>> Start

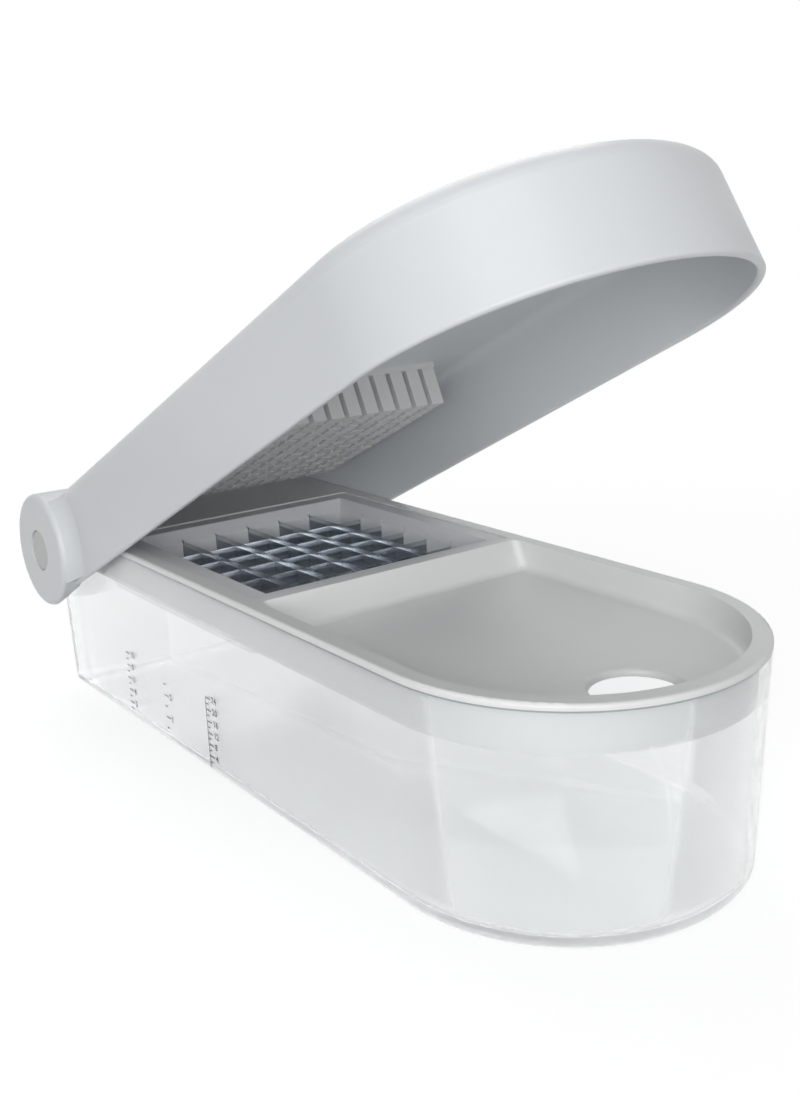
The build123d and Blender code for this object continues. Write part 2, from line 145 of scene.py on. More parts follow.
class Tree:
    """Builds a shader or geometry tree from Python values."""

    def __init__(self, tree: bpy.types.NodeTree) -> None:
        """Starts on an empty tree.

        Args:
            tree: the tree to fill.
        """
        self.tree = tree
        tree.nodes.clear()

    def add(
        self,
        kind: str,
        settings: dict[str, Any] | None = None,
        inputs: dict[str | int, Any] | None = None,
    ) -> bpy.types.Node:
        """Adds one node of any type.

        Args:
            kind: the node's type.
            settings: the node's own settings, set first.
            inputs: a value or a link for each named or numbered socket.

        Returns:
            The new node.
        """
        node = self.tree.nodes.new(kind)
        for name, setting in (settings or {}).items():
            setattr(node, name, setting)
        for key, given in (inputs or {}).items():
            source = given.socket if isinstance(given, Value) else given
            if isinstance(source, bpy.types.NodeSocket):
                self.tree.links.new(source, node.inputs[key])
            else:
                node.inputs[key].default_value = source
        return node

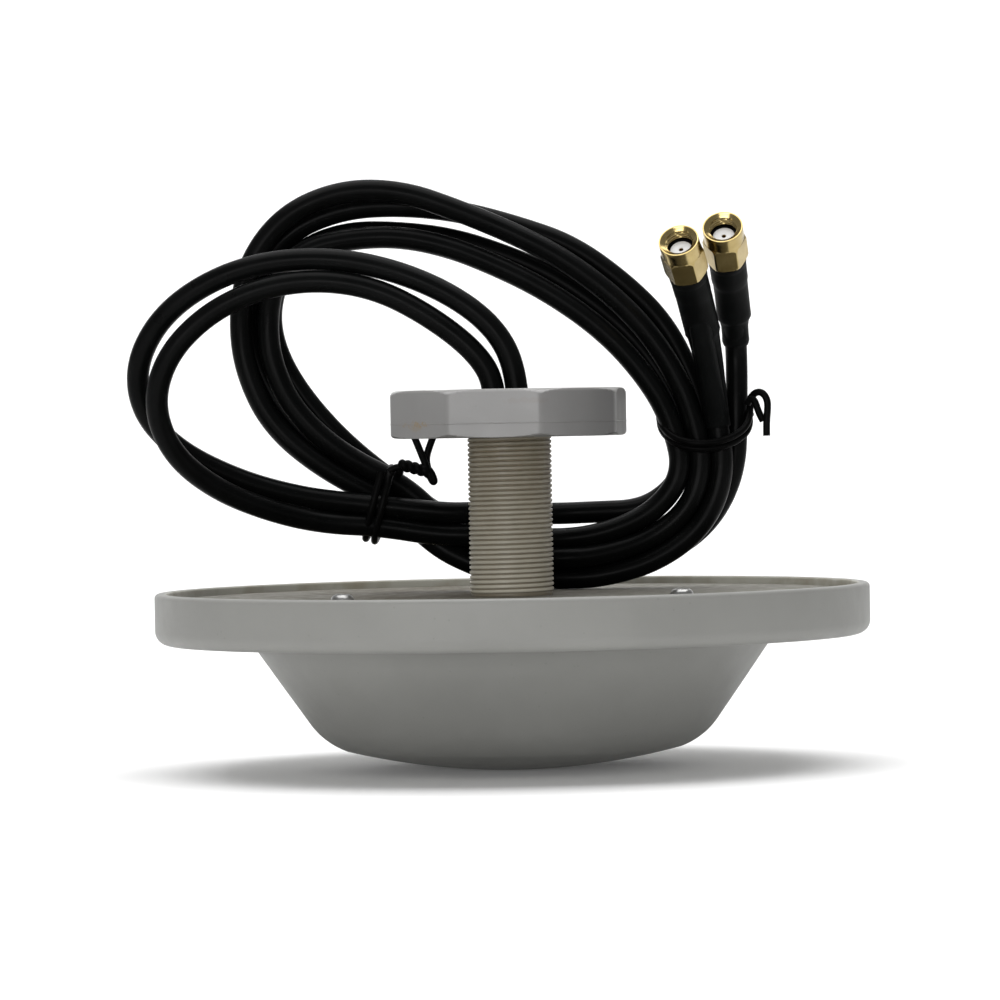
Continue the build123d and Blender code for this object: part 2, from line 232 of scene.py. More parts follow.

>> End

To do: Set down each entry again, unchanged.

The response:
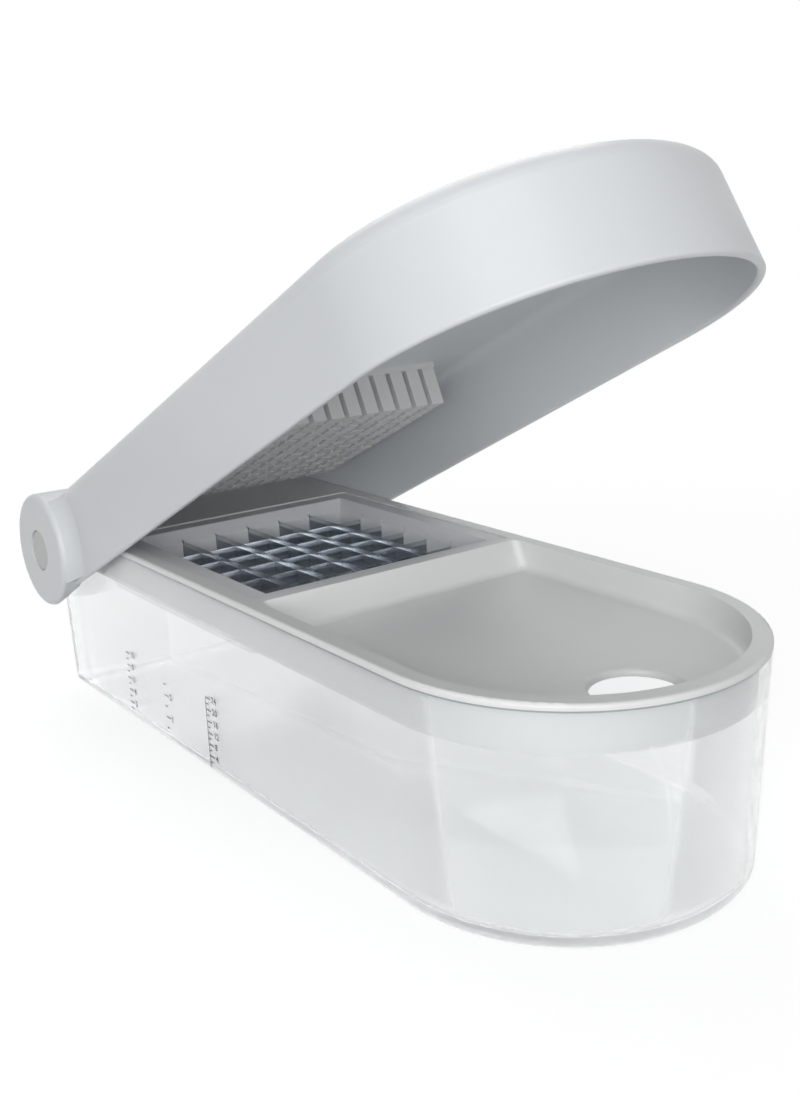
The build123d and Blender code for this object continues. Write part 2, from line 145 of scene.py on. More parts follow.
class Tree:
    """Builds a shader or geometry tree from Python values."""

    def __init__(self, tree: bpy.types.NodeTree) -> None:
        """Starts on an empty tree.

        Args:
            tree: the tree to fill.
        """
        self.tree = tree
        tree.nodes.clear()

    def add(
        self,
        kind: str,
        settings: dict[str, Any] | None = None,
        inputs: dict[str | int, Any] | None = None,
    ) -> bpy.types.Node:
        """Adds one node of any type.

        Args:
            kind: the node's type.
            settings: the node's own settings, set first.
            inputs: a value or a link for each named or numbered socket.

        Returns:
            The new node.
        """
        node = self.tree.nodes.new(kind)
        for name, setting in (settings or {}).items():
            setattr(node, name, setting)
        for key, given in (inputs or {}).items():
            source = given.socket if isinstance(given, Value) else given
            if isinstance(source, bpy.types.NodeSocket):
                self.tree.links.new(source, node.inputs[key])
            else:
                node.inputs[key].default_value = source
        return node

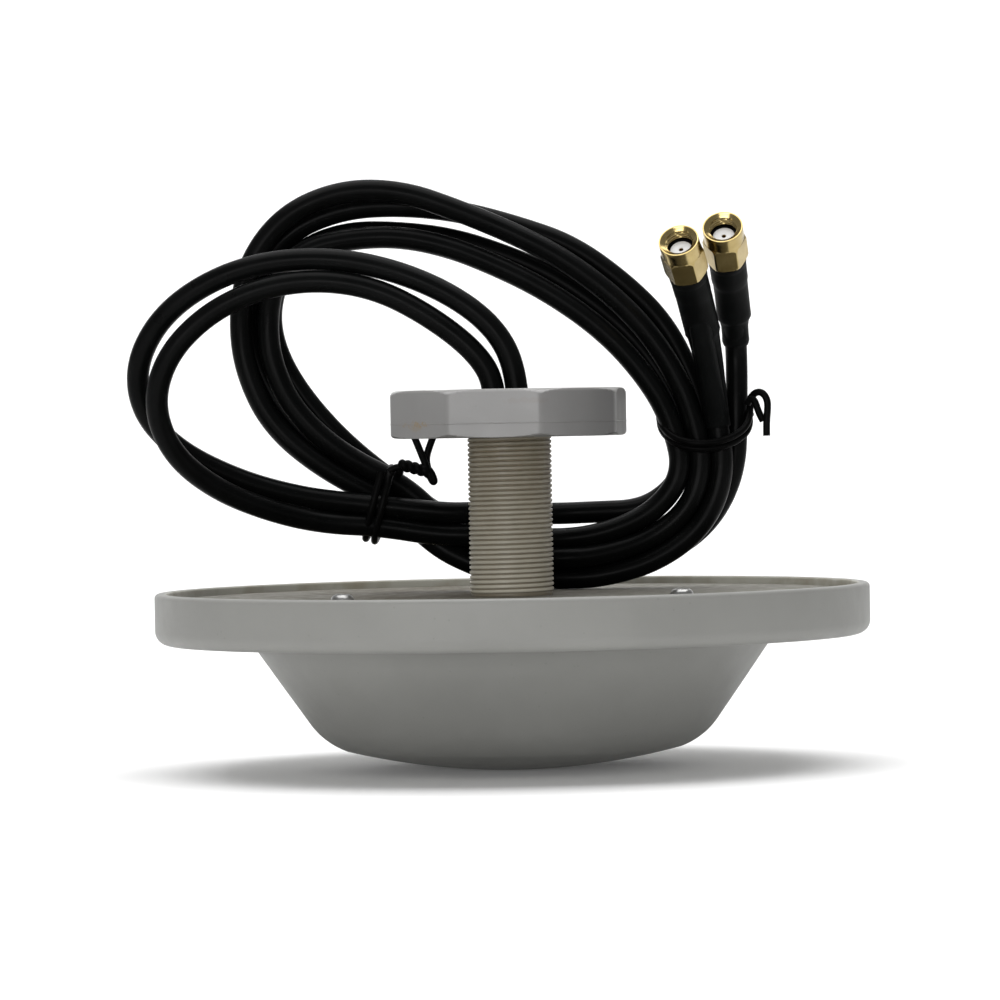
Continue the build123d and Blender code for this object: part 2, from line 232 of scene.py. More parts follow.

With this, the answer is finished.